(Records from a data collection)
## start
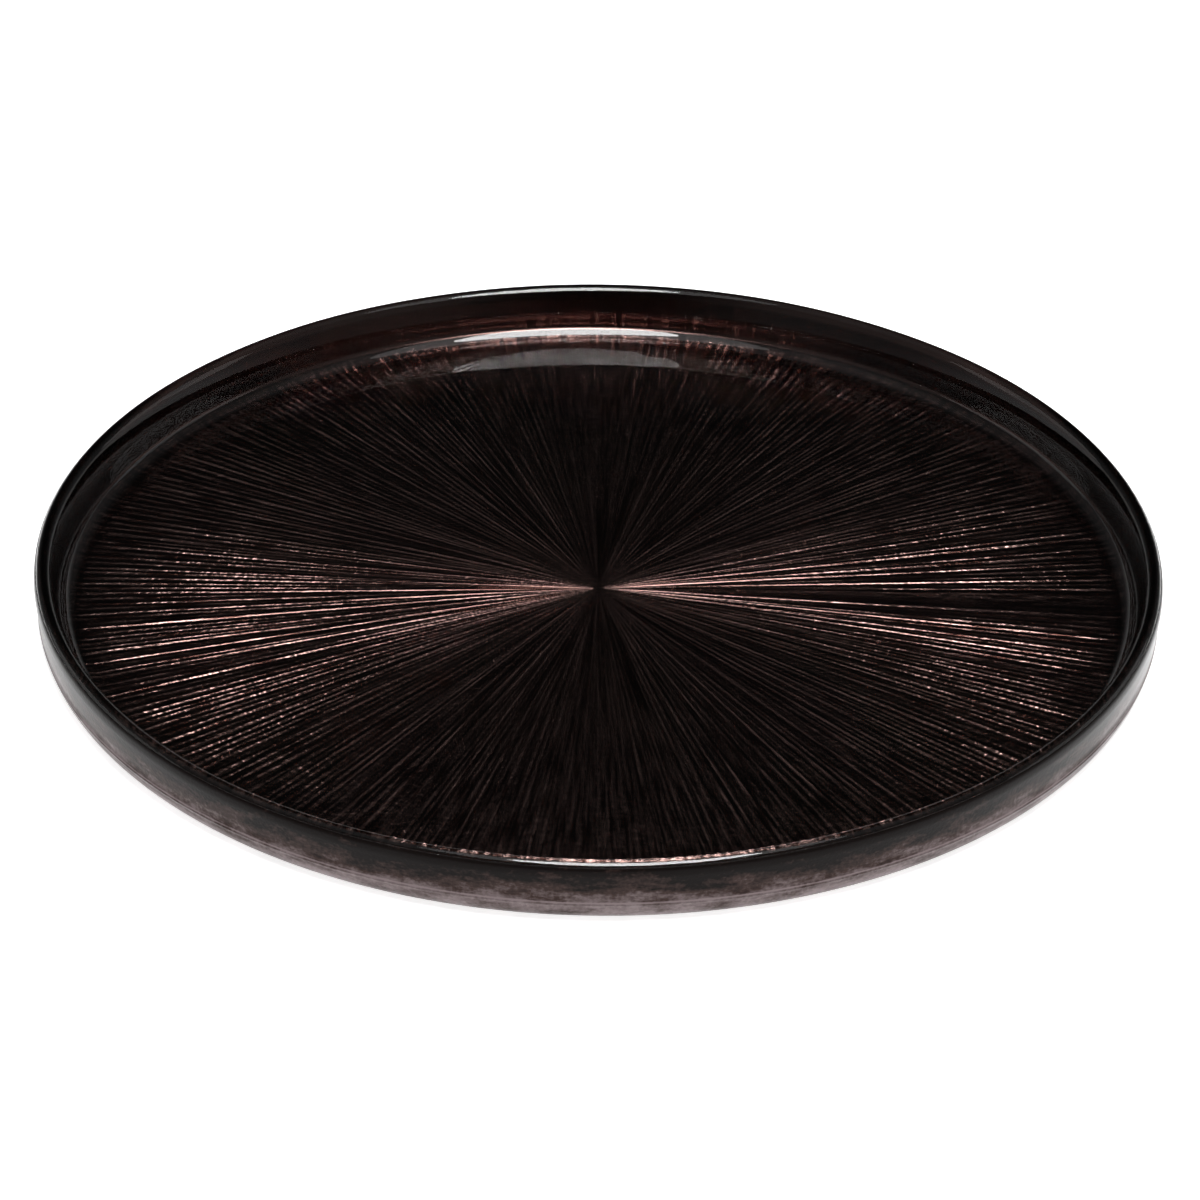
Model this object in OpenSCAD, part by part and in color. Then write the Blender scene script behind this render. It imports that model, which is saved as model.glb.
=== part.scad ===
// Round serving tray of pressed glass: a low dish with a sunburst of ribs
// pressed into its underside, and two coats of lacquer on its back.
// The top of the glass is smooth, and the ribs show through it.

/* [Overall] */
// Diameter over the lacquered wall
tray_d = 330; // [280:1:360]
// Height from the table to the top of the rim
tray_h = 20; // [18:0.5:24]

/* [Glass] */
// Height of the smooth floor above the table
floor_top = 4.4; // [3.8:0.1:5.5]
// Thickness of the rim, which is fully rounded
rim_t = 4; // [3:0.1:4.4]
// Radius of the flat part of the floor, inside the cove
floor_r = 152; // [120:1:153]
// Radius of the cove between the floor and the wall
cove_r = 6; // [4:0.5:7]
// Radius of the rounded corner under the wall
corner_r = 7; // [5:0.5:8]
// How far the rim overhangs the top of that corner
overhang = 0.8; // [0.4:0.1:2]
// How far the mould's parting line stands out from the wall
seam_t = 0.15; // [0.1:0.05:0.3]

/* [Sunburst ribs] */
// Number of grooves between the ribs
groove_count = 240; // [24:1:260]
// Depth of the deepest grooves where the floor meets the corner
groove_depth = 0.55; // [0.2:0.05:0.7]
// Share of the rib pitch that the deepest grooves take up
groove_share = 0.82; // [0.5:0.02:0.84]
// Radius of the plain spot at the centre
hub_r = 12; // [8:1:40]
// Every so many grooves, one is cut to the full depth
bundle = 5; // [2:1:8]

/* [Lacquer] */
// Thickness of the pearl colour coat next to the glass
colour_t = 0.2; // [0.15:0.05:0.3]
// Thickness of the satin sealing coat outside it
seal_t = 0.3; // [0.15:0.05:0.4]
// Height of bare glass between the lacquer's edge and the rim's top
bare_rim = 2.1; // [2:0.1:4]

/* [Hidden] */
$fn = 180;

film_t = colour_t + seal_t;
rim_round = rim_t / 2;
corner_round = corner_r - film_t;
// Centres of the three arcs of the dish's section, as [radius, height]
rim_c = [tray_d / 2 - film_t - rim_round, tray_h - rim_round];
corner_c = [tray_d / 2 - overhang - corner_r, corner_r];
cove_c = [floor_r, floor_top + cove_r];

// How far a line lies from upright when it touches two circles, the upper
// one at b away from the lower, and reach is how far its two ends are offset
function lean(b, reach) = acos(reach / norm(b)) - atan2(b[1], b[0]);
out_lean = lean(rim_c - corner_c, corner_round - rim_round);
in_lean = lean(rim_c - cove_c, cove_r + rim_round);
function facing(a) = [cos(a), -sin(a)];

// The grooves. Each widens and deepens evenly away from the centre, and most
// are a little shallower and off their even spacing.
pitch = 360 / groove_count;
stray = 0.08;                       // greatest shift, as a share of the pitch
shallow = 0.6;                      // depth of the shallowest, as a share
seed = 11;
strays = rands(-stray, stray, groove_count, seed);
depths = rands(shallow, 0.9, groove_count, seed + 1);
run_out = corner_c[0] + 4;          // they run out through the corner
rise = groove_depth / corner_c[0];  // depth gained per mm of radius
spread = tan(pitch * groove_share / 2);
overcut = 0.15;                     // the cutting shape's share below the base

// Back of the dish in section, grown by g over the bare glass, up to height top
module back_section(g, top) {
    n = facing(out_lean);
    foot = corner_c + (corner_round + g) * n;
    head = rim_c + (rim_round + g) * n;
    intersection() {
        union() {
            translate([0, film_t - g])
                square([corner_c[0], tray_h]);
            translate(corner_c)
                circle(r = corner_round + g);
            polygon([corner_c, foot, head, [corner_c[0], head[1]]]);
            translate(foot)
                circle(r = seam_t + g);
        }
        square([tray_d, top]);
    }
}

// Hollow of the dish in section: floor, cove and inside of the wall
module well_section() {
    n = facing(in_lean);
    foot = cove_c + cove_r * n;
    head = rim_c - rim_round * n;
    translate([0, floor_top])
        square([floor_r, tray_h]);
    translate(cove_c)
        circle(r = cove_r);
    polygon([cove_c, foot, head, [head[0], tray_h * 2], [floor_r, tray_h * 2]]);
}

// A groove's cutting shape, depth_share as deep as the deepest
module groove(depth_share) {
    function cut(r) = [
        [r, 0, r * rise * depth_share],
        [r, -r * spread * depth_share * (1 + overcut), -r * rise * depth_share * overcut],
        [r, r * spread * depth_share * (1 + overcut), -r * rise * depth_share * overcut]
    ];
    polyhedron(
        points = concat(cut(hub_r), cut(run_out)),
        faces = [[0, 1, 2], [3, 5, 4], [0, 3, 4, 1], [1, 4, 5, 2], [2, 5, 3, 0]]
    );
}

module grooves(g) {
    for (i = [0 : groove_count - 1])
        rotate(pitch * (i + strays[i]))
            translate([0, 0, film_t - g])
                groove(i % bundle == 0 ? 1 : depths[i]);
}

// Everything inside the back's surface grown by g, with the ribs in it
module back(g, top) {
    difference() {
        rotate_extrude() back_section(g, top);
        grooves(g);
    }
}

module glass_dish() {
    color("lightblue", 0.4)
        difference() {
            rotate_extrude()
                difference() {
                    union() {
                        back_section(0, rim_c[1]);
                        translate(rim_c) circle(r = rim_round);
                    }
                    well_section();
                }
            grooves(0);
        }
}

module colour_coat() {
    color("saddlebrown")
        difference() {
            back(colour_t, tray_h - bare_rim);
            back(0, tray_h);
        }
}

module seal_coat() {
    color("dimgray")
        difference() {
            back(film_t, tray_h - bare_rim);
            back(colour_t, tray_h);
        }
}

glass_dish();
colour_coat();
seal_coat();
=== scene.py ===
# Round glass serving tray, pressed with a sunburst of ribs and lacquered on its back.
# The scene is in metres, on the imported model's own origin and axes. The tray's own sizes are in mm.
import bpy
import bmesh
import random
from math import acos, atan2, cos, hypot, pi, radians, sin
from mathutils import Matrix, Vector


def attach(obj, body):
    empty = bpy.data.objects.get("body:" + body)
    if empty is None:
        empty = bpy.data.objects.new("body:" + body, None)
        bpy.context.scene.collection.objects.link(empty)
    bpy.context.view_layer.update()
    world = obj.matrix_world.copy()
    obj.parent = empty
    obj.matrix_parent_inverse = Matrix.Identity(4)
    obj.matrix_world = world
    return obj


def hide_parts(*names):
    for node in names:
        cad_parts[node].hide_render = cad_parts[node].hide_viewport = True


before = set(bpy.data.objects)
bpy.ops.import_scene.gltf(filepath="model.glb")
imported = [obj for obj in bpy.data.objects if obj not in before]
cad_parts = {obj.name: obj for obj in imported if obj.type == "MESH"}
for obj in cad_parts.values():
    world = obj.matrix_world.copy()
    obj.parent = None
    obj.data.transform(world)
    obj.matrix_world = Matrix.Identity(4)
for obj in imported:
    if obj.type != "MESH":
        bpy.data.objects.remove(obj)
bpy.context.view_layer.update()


# hex sRGB to the linear colour the shaders want
def linear(hexCode):
    out = []
    for i in (0, 2, 4):
        c = int(hexCode[i:i + 2], 16) / 255
        out.append(c / 12.92 if c <= 0.04045 else ((c + 0.055) / 1.055) ** 2.4)
    return (*out, 1.0)


# one node with its settings; a socket given as an input is linked, anything else is its value
def addNode(tree, kind, inputs=None, **settings):
    node = tree.nodes.new(kind)
    for name, value in settings.items():
        setattr(node, name, value)
    for name, value in (inputs or {}).items():
        if isinstance(value, bpy.types.NodeSocket):
            tree.links.new(value, node.inputs[name])
        else:
            node.inputs[name].default_value = value
    return node


def newMaterial(name):
    material = bpy.data.materials.new(name)
    material.use_nodes = True
    material.node_tree.nodes.clear()
    return material, material.node_tree


# The tray's section, in mm: a rounded corner, a nearly upright back, a rim that is rounder on
# its inner side, an inner wall that flares towards the rim, and a cove down to the floor.
section = {
    "cornerCentre": (157.2, 7.0), "cornerRadius": 6.5,
    "rimCentre": (162.4, 17.9), "rimRadius": 2.1, "innerRimRadius": 2.8,
    "flareTop": radians(65), "flareFoot": radians(84),
    "coveTurn": radians(46), "tightCove": 2.2, "wideCove": 7.5,
    "floorTop": 4.4, "glassBase": 0.5,
    "coatTop": 17.5, "colourCoat": 0.2, "sealCoat": 0.3,
    "hair": 0.03,  # how far the colour coat's upper face lies inside the glass
    "waverFrom": (10, 20), "waver": 0.3,  # heights between which the wall starts to dip, and the mean dip
}

# The ribs, in three sizes: each has its widths in steps of the full turn, the radii in mm between which
# it grows in and then eases, and its relief in mm before and after. Finer ribs start further out, and all
# of them lose most of their depth just before the corner. The steps are a multiple of 64, and the last
# rib takes whatever closes the turn.
ribs = {
    "steps": 1728, "lastRib": 24, "seed": 41, "rings": (2, 9, 20, 38, 60, 85, 110, 140),
    "depths": (0.65, 0.8, 0.9, 1.0), "edgeFade": 0.9, "edgeFadeFrom": (149, 156.5),
    "sizes": (
        {"widths": (11, 13, 16, 19, 24), "grows": (1, 20), "eases": (38, 110), "relief": (0.20, 0.05)},
        {"widths": (6, 7, 8, 9, 11), "grows": (20, 60), "eases": (85, 140), "relief": (0.25, 0.09)},
        {"widths": (4, 5, 5, 6, 6), "grows": (60, 110), "eases": (110, 140), "relief": (0.36, 0.44)},
    ),
}


# how far a straight run that touches two arcs leans from upright
def lean(lower, upper, reach):
    dx, dz = upper[0] - lower[0], upper[1] - lower[1]
    return acos(reach / hypot(dx, dz)) - atan2(dz, dx)


outLean = lean(section["cornerCentre"], section["rimCentre"],
               section["cornerRadius"] - section["rimRadius"])


# height of one size of rib at every step round, 0 on a crown and 1 in the deepest groove
def makeRibProfile(size, rng):
    edges = [0]
    while edges[-1] < ribs["steps"] - ribs["lastRib"]:
        edges.append(edges[-1] + rng.choice(size["widths"]))
    edges.append(ribs["steps"])
    depths = [rng.choice(ribs["depths"]) for _ in edges]
    depths[-1] = depths[0]
    profile = []
    for i in range(len(edges) - 1):
        crown, peak = rng.uniform(0, 0.15), rng.uniform(0.35, 0.65)
        for step in range(edges[i + 1] - edges[i]):
            u = step / (edges[i + 1] - edges[i])
            side = (peak - u) / peak if u < peak else (u - peak) / (1 - peak)
            end = depths[i] if u < peak else depths[i + 1]
            profile.append(crown + (end - crown) * side ** 1.7)
    return profile


def makeRibProfiles():
    rng = random.Random(ribs["seed"])
    return [makeRibProfile(size, rng) for size in ribs["sizes"]]


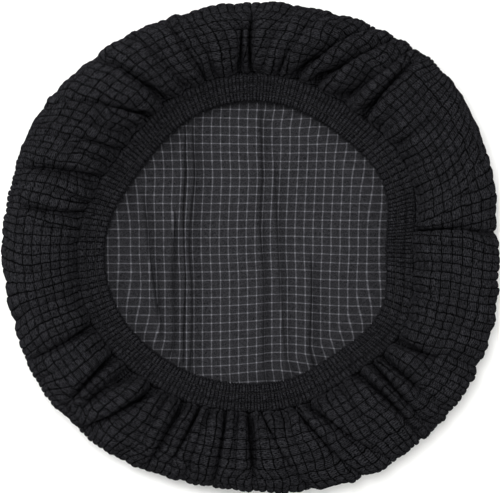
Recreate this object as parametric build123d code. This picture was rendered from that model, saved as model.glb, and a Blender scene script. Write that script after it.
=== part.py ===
from build123d import *

import math
import os

# A round stretch cover for a small wheel. It lies face down: the flat face is on z = 0, and the
# back, with its gathered elastic mouth, is on top. The axis of the wheel is Z. Millimetres.
# It is sewn from two cuts of one cloth: a disc, and a straight strip whose far edge is the hem.

CLOTH_T = 1.8  # puffed stretch jacquard, as thick as it lies

WIDEST_R = 190.0  # the cover's outer radius
TURN_RADIUS = 17.0  # of the cloth's turn round the tread, from the face over to the back
FACE_R = WIDEST_R - TURN_RADIUS
TURN_Z = 2 * TURN_RADIUS  # the top of the turn, where the skirt begins

MOUTH_R = 108.5  # inner radius of the elastic mouth
HEM_W = 22.0  # width of the hem, measured along a radius
HEM_LOW_Z = 7.0
HEM_TOP_Z = 17.0
HEM_CLOTH_T = 2.2  # the hem's cloth, thicker because it is gathered
HEM_FOLD_T = 1.7  # cloth at the hem's two turned edges
SKIRT_GAP = 0.3  # between the skirt's inner edge and the hem, which moves

ELASTIC_W = 18.0
ELASTIC_T = 1.2
ELASTIC_LOW_Z = 10.6
ELASTIC_LAP = 16.0  # length that the elastic's two ends overlap

STITCH_ROWS = 2
STITCHES_PER_ROW = 5
STITCH_LENGTH = 2.4
THREAD_T = 0.4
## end
## Task
Starting at the line that holds "Recreate this object", copy each line exactly and stop after the line that holds "CLOTH_T = 1.8".

## Reply to the task
Recreate this object as parametric build123d code. This picture was rendered from that model, saved as model.glb, and a Blender scene script. Write that script after it.
=== part.py ===
from build123d import *

import math
import os

# A round stretch cover for a small wheel. It lies face down: the flat face is on z = 0, and the
# back, with its gathered elastic mouth, is on top. The axis of the wheel is Z. Millimetres.
# It is sewn from two cuts of one cloth: a disc, and a straight strip whose far edge is the hem.

CLOTH_T = 1.8  # puffed stretch jacquard, as thick as it lies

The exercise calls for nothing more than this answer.